● **TO BE DONE**: Make an exact copy of the lines below.

──────

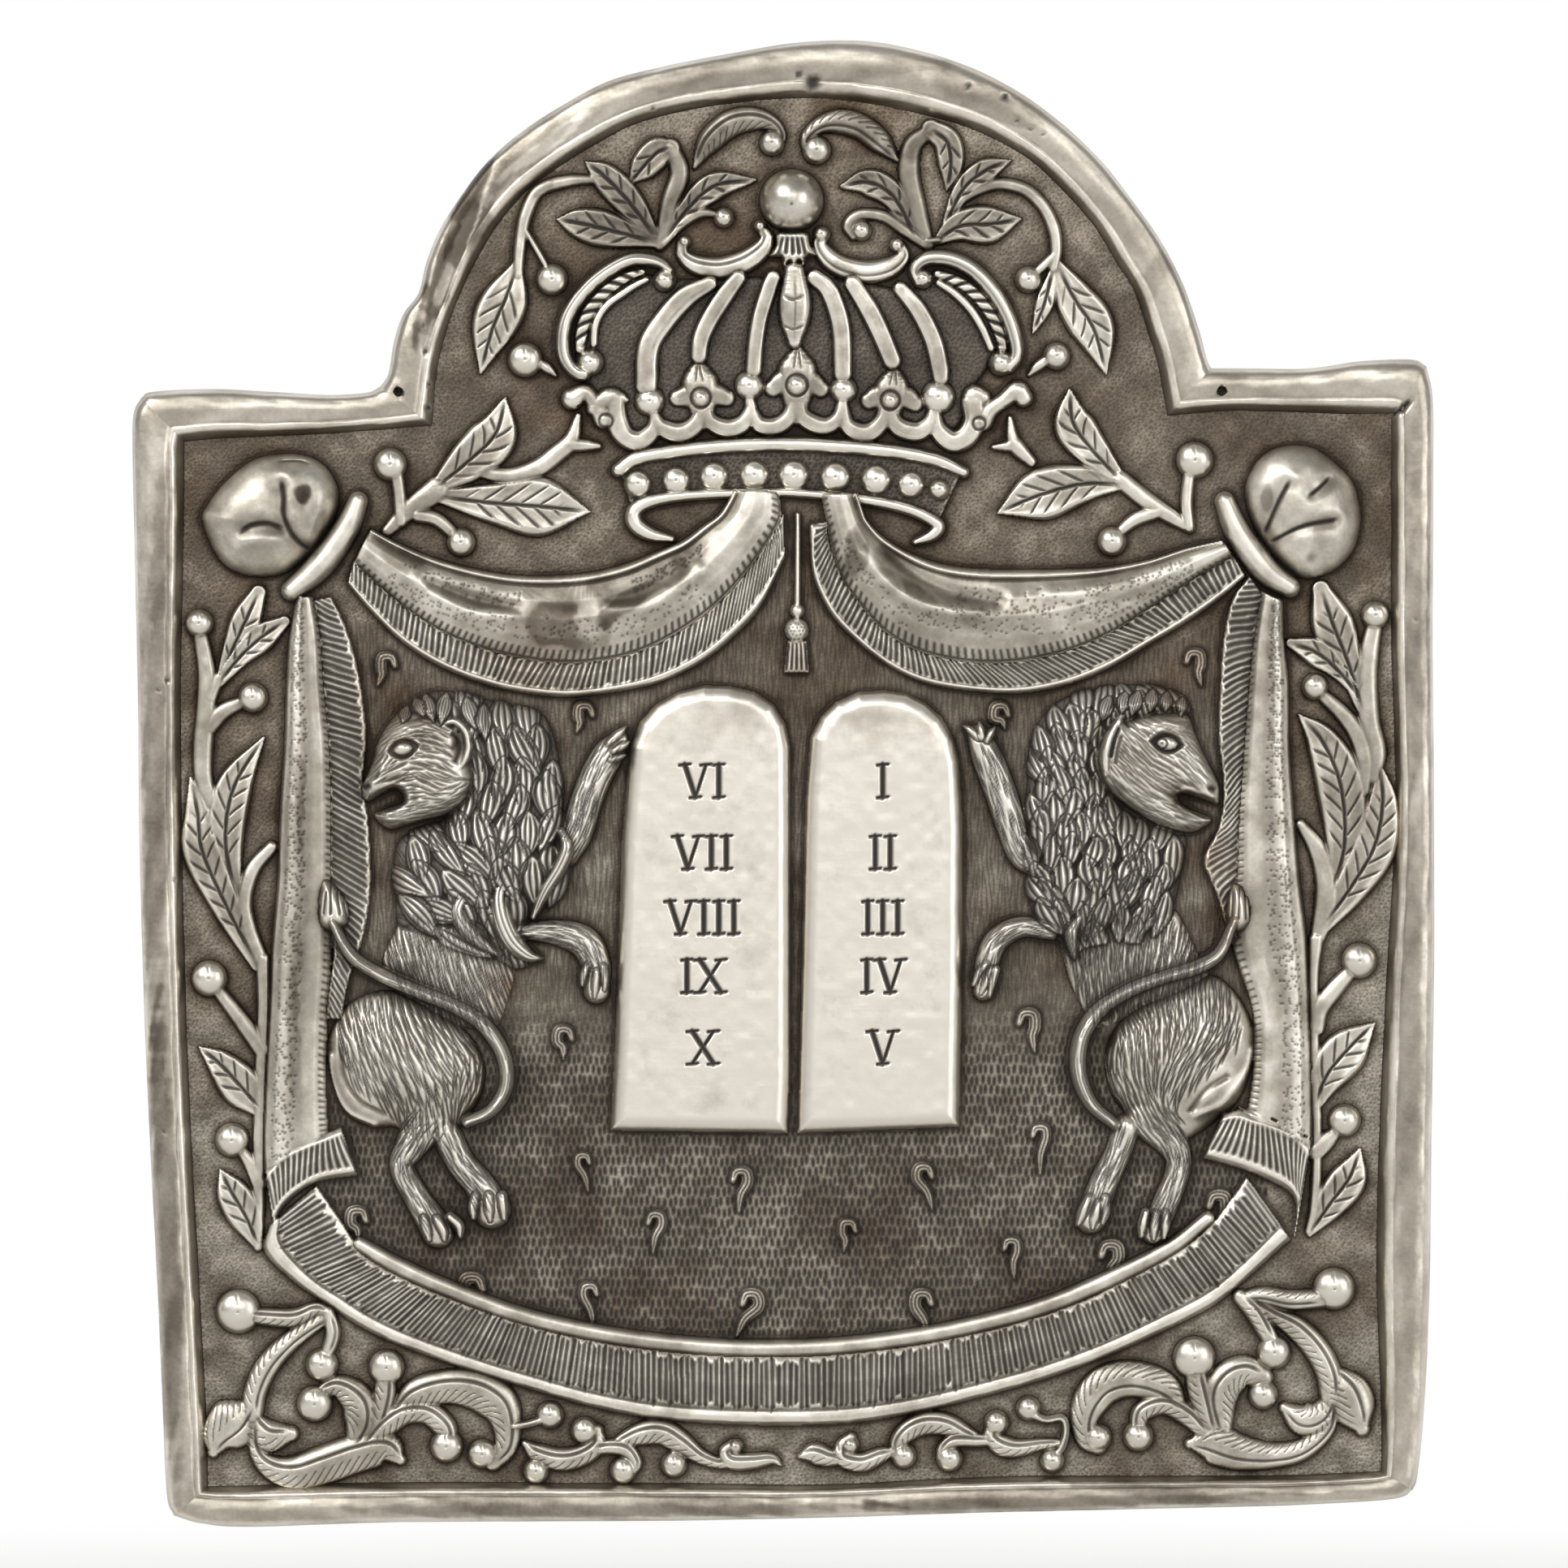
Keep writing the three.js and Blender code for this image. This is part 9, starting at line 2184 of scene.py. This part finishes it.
# A backdrop or floor that is white to the camera, fading to its own tone near the object's foot
def stagePlane(name, place, turn, colour, foot=None):
    bpy.ops.mesh.primitive_plane_add(size=stageSize, location=place, rotation=turn)
    thing = bpy.context.object
    thing.name = name
    material = bpy.data.materials.new(name)
    material.use_nodes = True
    tree = material.node_tree
    tree.nodes.clear()
    ray = addNode(tree, "ShaderNodeLightPath")
    seen = ray.outputs["Is Camera Ray"]
    for kind in ("Is Glossy Ray", "Is Transmission Ray"):
        more = addNode(tree, "ShaderNodeMath", {"operation": "MAXIMUM"}, {0: seen, 1: ray.outputs[kind]})
        seen = more.outputs[0]
    if foot:
        spot = addNode(tree, "ShaderNodeTexCoord")
        away = addNode(tree, "ShaderNodeVectorMath", {"operation": "DISTANCE"}, {0: spot.outputs["Object"]})
        away.inputs[1].default_value = foot
        fade = mapRange(tree, away.outputs["Value"], fromLow=shadowNear, fromHigh=shadowFar,
                        low=shadowShare)
        fade.interpolation_type = "SMOOTHSTEP"
        share = addNode(tree, "ShaderNodeMath", {"operation": "MULTIPLY"}, {0: seen, 1: fade.outputs[0]})
        seen = share.outputs[0]
    matte = addNode(tree, "ShaderNodeBsdfPrincipled", Roughness=0.8)
    matte.inputs["Base Color"].default_value = linear(colour)
    glow = addNode(tree, "ShaderNodeEmission")
    mixed = addNode(tree, "ShaderNodeMixShader", links={0: seen, 1: matte.outputs[0], 2: glow.outputs[0]})
    addNode(tree, "ShaderNodeOutputMaterial", links={"Surface": mixed.outputs[0]})
    thing.data.materials.append(material)


lowest = startBox[0][2] - floorGap
stagePlane("backdrop", (0, 4.5, lowest + stageSize / 2), (math.pi / 2, 0, 0), "#F4F3F0")
stagePlane("floor", (0, -2.5, lowest), (0, 0, 0), "#EDECE8", (0, 2.6, 0))


# A rectangular lamp aimed at the middle of the plate
def areaLight(name, place, size, power):
    data = bpy.data.lights.new(name, "AREA")
    data.shape = "RECTANGLE"
    data.size, data.size_y = size
    data.energy = power
    thing = bpy.data.objects.new(name, data)
    thing.location = place
    thing.rotation_euler = (Vector(lightTarget) - Vector(place)).to_track_quat("-Z", "Y").to_euler()
    bpy.context.scene.collection.objects.link(thing)


lightTarget = (0, 0, -0.06)
areaLight("keyLight", (-0.9, -1.0, 0.9), (0.9, 0.9), 16)
areaLight("fillLight", (1.1, -1.1, 0.3), (0.8, 1.0), 6)
areaLight("frontLight", (0.0, -2.6, 0.9), (1.8, 1.2), 18)
world = bpy.data.worlds.new("studio")
bpy.context.scene.world = world
world.use_nodes = True
sky = world.node_tree.nodes["Background"]
sky.inputs["Color"].default_value, sky.inputs["Strength"].default_value = linear("#B9B8B6"), 0.75

sensorWidth, focalLength = 36, 226.7
cameraPlace = (-0.0042, -1.6, -0.0634)
cameraData = bpy.data.cameras.new("camera")
cameraData.sensor_width, cameraData.lens = sensorWidth, focalLength
cameraData.clip_start, cameraData.clip_end = 0.05, 20
camera = bpy.data.objects.new("camera", cameraData)
camera.location = cameraPlace
camera.rotation_euler = (math.pi / 2, 0, 0)
bpy.context.scene.collection.objects.link(camera)
bpy.context.scene.camera = camera
bpy.context.scene.view_settings.view_transform = "Standard"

──────

● **RESPONSE TO THIS TASK**:
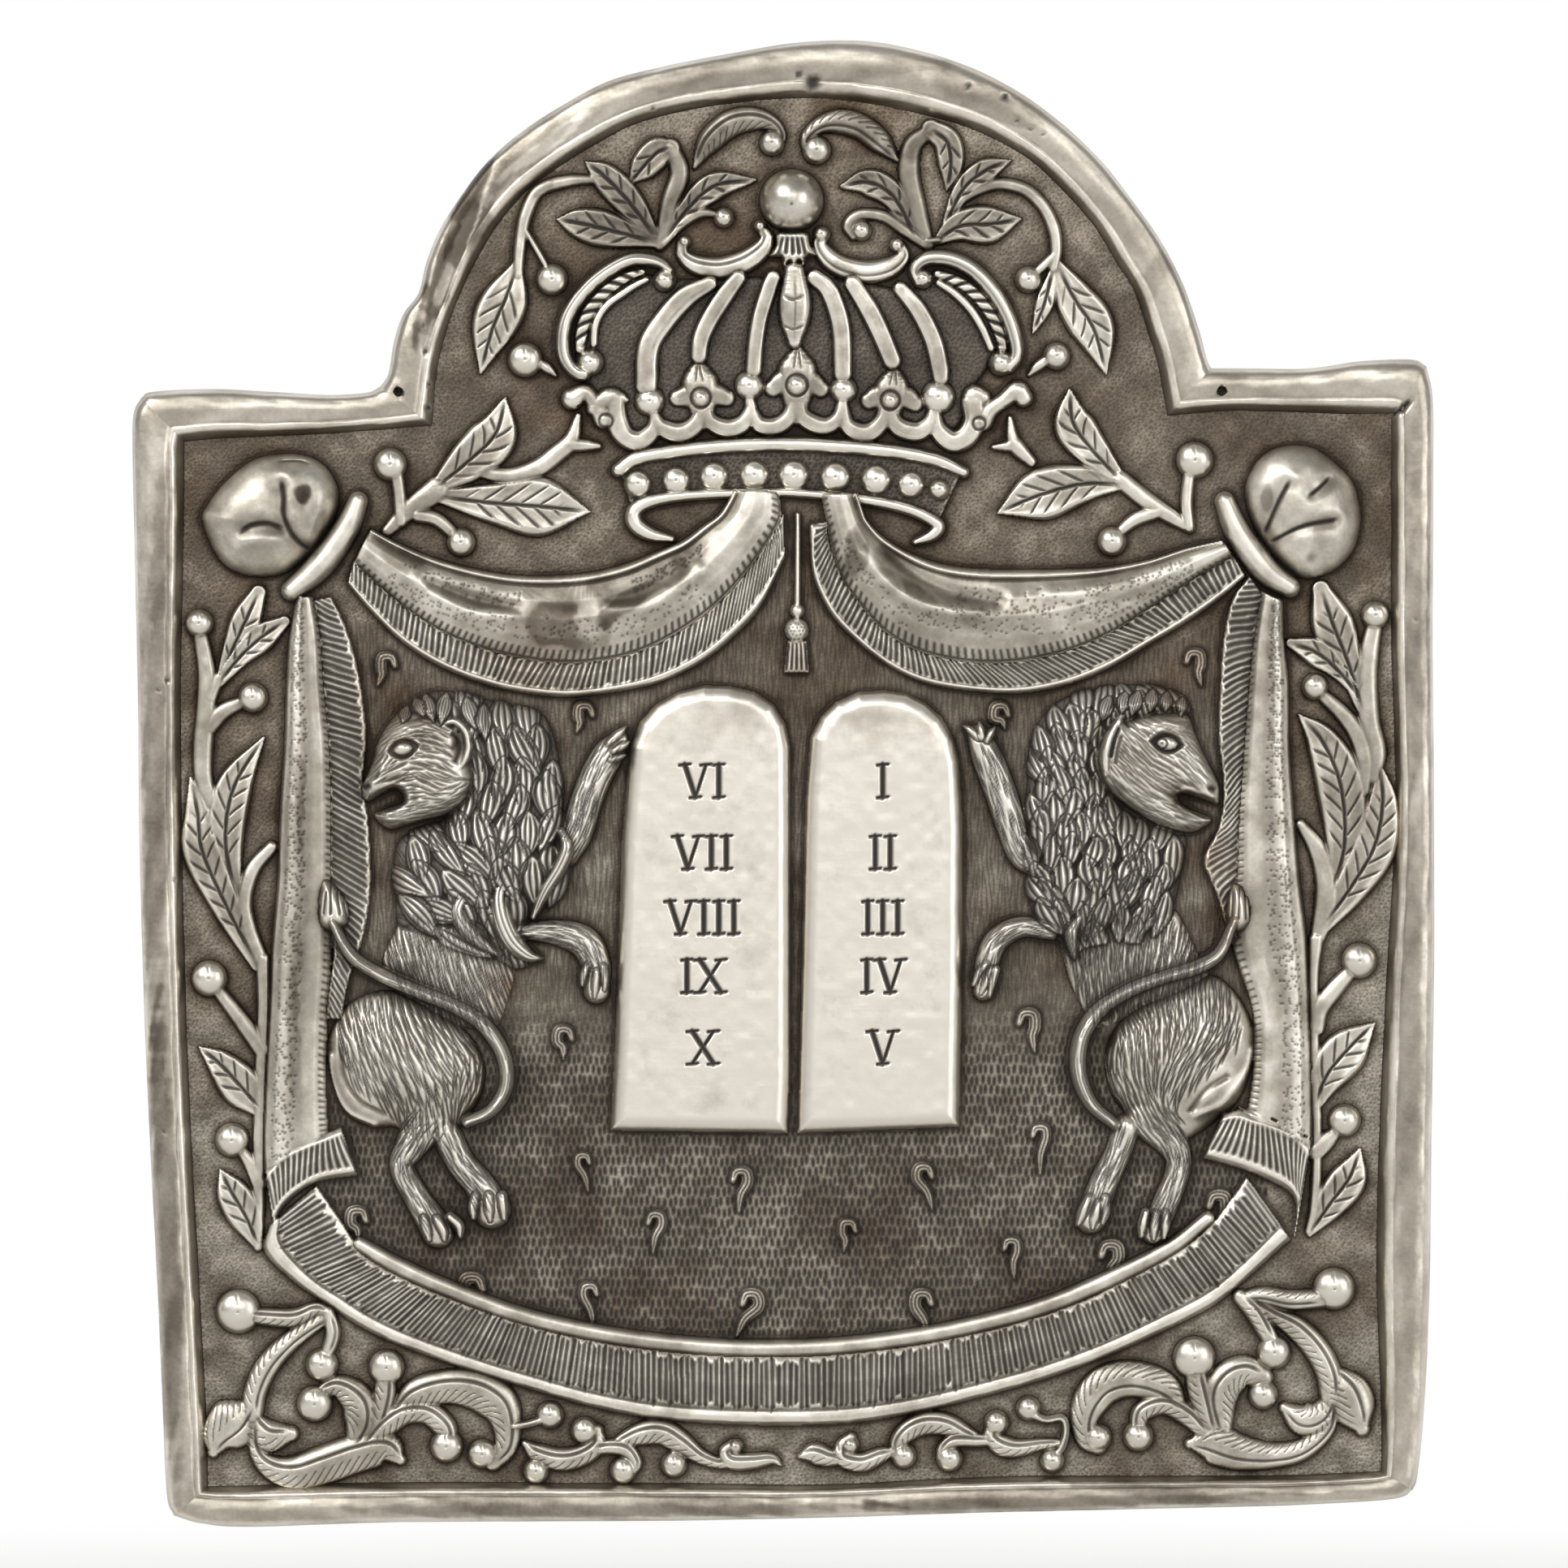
Keep writing the three.js and Blender code for this image. This is part 9, starting at line 2184 of scene.py. This part finishes it.
# A backdrop or floor that is white to the camera, fading to its own tone near the object's foot
def stagePlane(name, place, turn, colour, foot=None):
    bpy.ops.mesh.primitive_plane_add(size=stageSize, location=place, rotation=turn)
    thing = bpy.context.object
    thing.name = name
    material = bpy.data.materials.new(name)
    material.use_nodes = True
    tree = material.node_tree
    tree.nodes.clear()
    ray = addNode(tree, "ShaderNodeLightPath")
    seen = ray.outputs["Is Camera Ray"]
    for kind in ("Is Glossy Ray", "Is Transmission Ray"):
        more = addNode(tree, "ShaderNodeMath", {"operation": "MAXIMUM"}, {0: seen, 1: ray.outputs[kind]})
        seen = more.outputs[0]
    if foot:
        spot = addNode(tree, "ShaderNodeTexCoord")
        away = addNode(tree, "ShaderNodeVectorMath", {"operation": "DISTANCE"}, {0: spot.outputs["Object"]})
        away.inputs[1].default_value = foot
        fade = mapRange(tree, away.outputs["Value"], fromLow=shadowNear, fromHigh=shadowFar,
                        low=shadowShare)
        fade.interpolation_type = "SMOOTHSTEP"
        share = addNode(tree, "ShaderNodeMath", {"operation": "MULTIPLY"}, {0: seen, 1: fade.outputs[0]})
        seen = share.outputs[0]
    matte = addNode(tree, "ShaderNodeBsdfPrincipled", Roughness=0.8)
    matte.inputs["Base Color"].default_value = linear(colour)
    glow = addNode(tree, "ShaderNodeEmission")
    mixed = addNode(tree, "ShaderNodeMixShader", links={0: seen, 1: matte.outputs[0], 2: glow.outputs[0]})
    addNode(tree, "ShaderNodeOutputMaterial", links={"Surface": mixed.outputs[0]})
    thing.data.materials.append(material)


lowest = startBox[0][2] - floorGap
stagePlane("backdrop", (0, 4.5, lowest + stageSize / 2), (math.pi / 2, 0, 0), "#F4F3F0")
stagePlane("floor", (0, -2.5, lowest), (0, 0, 0), "#EDECE8", (0, 2.6, 0))


# A rectangular lamp aimed at the middle of the plate
def areaLight(name, place, size, power):
    data = bpy.data.lights.new(name, "AREA")
    data.shape = "RECTANGLE"
    data.size, data.size_y = size
    data.energy = power
    thing = bpy.data.objects.new(name, data)
    thing.location = place
    thing.rotation_euler = (Vector(lightTarget) - Vector(place)).to_track_quat("-Z", "Y").to_euler()
    bpy.context.scene.collection.objects.link(thing)


lightTarget = (0, 0, -0.06)
areaLight("keyLight", (-0.9, -1.0, 0.9), (0.9, 0.9), 16)
areaLight("fillLight", (1.1, -1.1, 0.3), (0.8, 1.0), 6)
areaLight("frontLight", (0.0, -2.6, 0.9), (1.8, 1.2), 18)
world = bpy.data.worlds.new("studio")
bpy.context.scene.world = world
world.use_nodes = True
sky = world.node_tree.nodes["Background"]
sky.inputs["Color"].default_value, sky.inputs["Strength"].default_value = linear("#B9B8B6"), 0.75

sensorWidth, focalLength = 36, 226.7
cameraPlace = (-0.0042, -1.6, -0.0634)
cameraData = bpy.data.cameras.new("camera")
cameraData.sensor_width, cameraData.lens = sensorWidth, focalLength
cameraData.clip_start, cameraData.clip_end = 0.05, 20
camera = bpy.data.objects.new("camera", cameraData)
camera.location = cameraPlace
camera.rotation_euler = (math.pi / 2, 0, 0)
bpy.context.scene.collection.objects.link(camera)
bpy.context.scene.camera = camera
bpy.context.scene.view_settings.view_transform = "Standard"